Locate every line below that contains the word "scene" and copy it.

Data:
'''
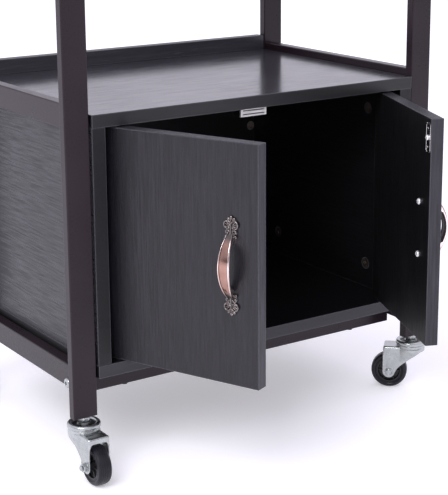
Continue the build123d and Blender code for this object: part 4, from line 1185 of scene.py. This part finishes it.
def castors():
    caps, studs, rings, balls = (bmesh.new() for part in range(4))
    skin = fork_skin()
    for corner in CORNERS:
        place = castor_frame(corner)
        spot = in_millimetres(place)
        turned(caps, cap_outline(), spot, CAP_SIDES)
        for outline in (KINGPIN, STEM_COLLAR, STUD):
            turned(studs, outline, spot)
        nut(studs, *STEM_NUT, spot)
        # A black ring in the recess of each cap, darkening the recess
        turned(rings, RECESS_RING, spot)
        for angle in around(BALLS):
            roll = spot @ Matrix.Rotation(angle, 4, "Z")
            blob(balls, roll @ BALL_RING, (BALL_RADIUS, BALL_RADIUS, BALL_RADIUS))
        fork = linked(f"{corner}_castor_fork", skin.copy())
        settle(fork, f"swivel_{corner}", "zinc_steel", f"castor_{corner}_fork", place=place)
        for part, draw, slot, body in (
            ("axle", axle, "zinc_steel", f"swivel_{corner}"),
            ("tyre", tyre, "wheel_rubber", f"wheel_{corner}"),
            ("hub", hub, "wheel_plastic", f"wheel_{corner}"),
        ):
            made = shaped(f"{corner}_wheel_{part}", draw())
            settle(made, body, slot, f"castor_{corner}_{part}", place=place)
    settle(shaped("castor_bearing_caps", caps), "frame", "zinc_steel", "castor_caps")
    settle(shaped("castor_stem_nuts", studs), "frame", "zinc_steel", "castor_stems")
    settle(shaped("castor_recess_rings", rings), "frame", "nylon")
    settle(shaped("castor_bearing_balls", balls), "frame", "zinc_steel", "castor_balls")


# Frame bolts, through the side rails into the cross rails
BOLT_HEAD_HEIGHT = 3.6
BOLT = [
    (0, -22.0), (3.0, -22.0), (3.0, 0), (6.4, 0), (6.4, 1.5), (6.1, 2.4), (5.4, 3.1), (4.4, 3.5),
    (0, BOLT_HEAD_HEIGHT),
]
BOLT_SIDES = 36
BOLT_SOCKET_ACROSS_FLATS = 4.4
BOLT_SOCKET_DEPTH = 2.2
BOLT_SOCKET_TOP = 6.0


def frame_bolts():
    mesh = bmesh.new()
    sockets = bmesh.new()
    socket_floor = BOLT_HEAD_HEIGHT - BOLT_SOCKET_DEPTH
    for level in ("lower", "top"):
        for row in ("front", "rear"):
            low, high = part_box(f"{level}_cross_rail_{row}")
            middle = (Vector(low) + Vector(high)) / 2
            for hand, side in HANDS.items():
                rail_low, rail_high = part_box(f"{level}_side_rail_{hand}")
                outer_x = rail_low[0] if side < 0 else rail_high[0]
                seat = Vector((outer_x, middle.y, middle.z))
                spot = in_millimetres(face_matrix(UP, Vector((side, 0, 0)), seat))
                turned(mesh, BOLT, spot, BOLT_SIDES)
                nut(sockets, BOLT_SOCKET_ACROSS_FLATS, socket_floor, BOLT_SOCKET_TOP, spot)
    made = shaped("frame_bolt_set", mesh)
    carve(made, sockets)
    settle(made, "frame", "zinc_steel", "frame_bolts")


# Stage and light, in metres. The studio is white all round, but for a dim band low down
# on the side of the room: amounts, and the range of the ray's height that each fades over.
FLOOR_RADIUS = 50
FLOOR_SIDES = 96
WORLD_COLOUR = (1.03, 1.0, 1.13, 1)
ROOM_SIDE = (-0.55, -0.84, 0)
ROOM_FADE = (0.0, 0.5)
LOW_BAND = (0.45, (0.04, 0.22))
HIGH_BAND = (0.35, (0.10, 0.70))
SOFTBOX_PLACE = (-2.2, -1.6, 2.4)
SOFTBOX_TARGET = (0, 0, 0.4)
SOFTBOX_SIZE = 1.6
SOFTBOX_POWER = 60


def make_floor():
    mesh = bmesh.new()
    bmesh.ops.create_circle(mesh, cap_ends=True, radius=FLOOR_RADIUS, segments=FLOOR_SIDES)
    data = bpy.data.meshes.new("studio_floor")
    mesh.to_mesh(data)
    mesh.free()
    floor = linked("studio_floor", data)
    floor.data.materials.append(floor_material())


def make_world():
    world = bpy.data.worlds.new("studio")
    bpy.context.scene.world = world
    world.use_nodes = True
    tree = world.node_tree
    background = tree.nodes["Background"]
    background.inputs["Color"].default_value = WORLD_COLOUR
    ray = add(tree, "TexCoord").outputs["Generated"]
    to_room = cosine(tree, ray, ROOM_SIDE)
    height = add(tree, "SeparateXYZ", {0: ray}).outputs["Z"]
    bands = [span(tree, height, dark, 0, *fade) for dark, fade in (LOW_BAND, HIGH_BAND)]
    dim = product(tree, span(tree, to_room, 0, 1, *ROOM_FADE), total(tree, *bands))
    tree.links.new(math_node(tree, "SUBTRACT", 1.0, dim), background.inputs["Strength"])


def make_softbox():
    lamp = bpy.data.lights.new("key_softbox", "AREA")
    lamp.shape = "SQUARE"
    lamp.size = SOFTBOX_SIZE
    lamp.energy = SOFTBOX_POWER
    holder = linked("key_softbox", lamp)
    holder.location = SOFTBOX_PLACE
    away = Vector(SOFTBOX_TARGET) - Vector(SOFTBOX_PLACE)
    holder.rotation_euler = away.to_track_quat("-Z", "Y").to_euler()


# Camera, fitted to where a first fit to the photograph's edges puts the model's corners.
# Lengths are in metres and angles in degrees.
PICTURE_LONG_SIDE = 495
FOCAL_PIXELS = 1417.8
SENSOR_WIDTH_MM = 36.0
CAMERA_PLACE = (-1.0016, -1.5912, 0.7380)
CAMERA_YAW = 33.68
CAMERA_PITCH = 13.80
CAMERA_ROLL = 0.42
CAMERA_SHIFT_Y = -0.10
CLIP_START = 0.05
CLIP_END = 60


def make_camera():
    lens = bpy.data.cameras.new("camera")
    lens.sensor_width = SENSOR_WIDTH_MM
    lens.lens = FOCAL_PIXELS / PICTURE_LONG_SIDE * lens.sensor_width
    lens.shift_y = CAMERA_SHIFT_Y
    lens.clip_start = CLIP_START
    lens.clip_end = CLIP_END
    camera = linked("camera", lens)
    camera.rotation_mode = "XYZ"
    yaw = Matrix.Rotation(math.radians(-CAMERA_YAW), 4, "Z")
    tilt = Matrix.Rotation(math.radians(90 - CAMERA_PITCH), 4, "X")
    roll = Matrix.Rotation(math.radians(-CAMERA_ROLL), 4, "Z")
    camera.matrix_world = Matrix.Translation(CAMERA_PLACE) @ yaw @ tilt @ roll
    bpy.context.scene.camera = camera


dress_cad_nodes()
pulls()
for hand in HANDS:
    strike_plate(hand)
    door_screws(hand)
catch()
castors()
frame_bolts()
make_floor()
make_world()
make_softbox()
make_camera()
bpy.context.scene.view_settings.view_transform = "Standard"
'''
Reply to the task:
Continue the build123d and Blender code for this object: part 4, from line 1185 of scene.py. This part finishes it.
    bpy.context.scene.world = world
    bpy.context.scene.camera = camera
bpy.context.scene.view_settings.view_transform = "Standard"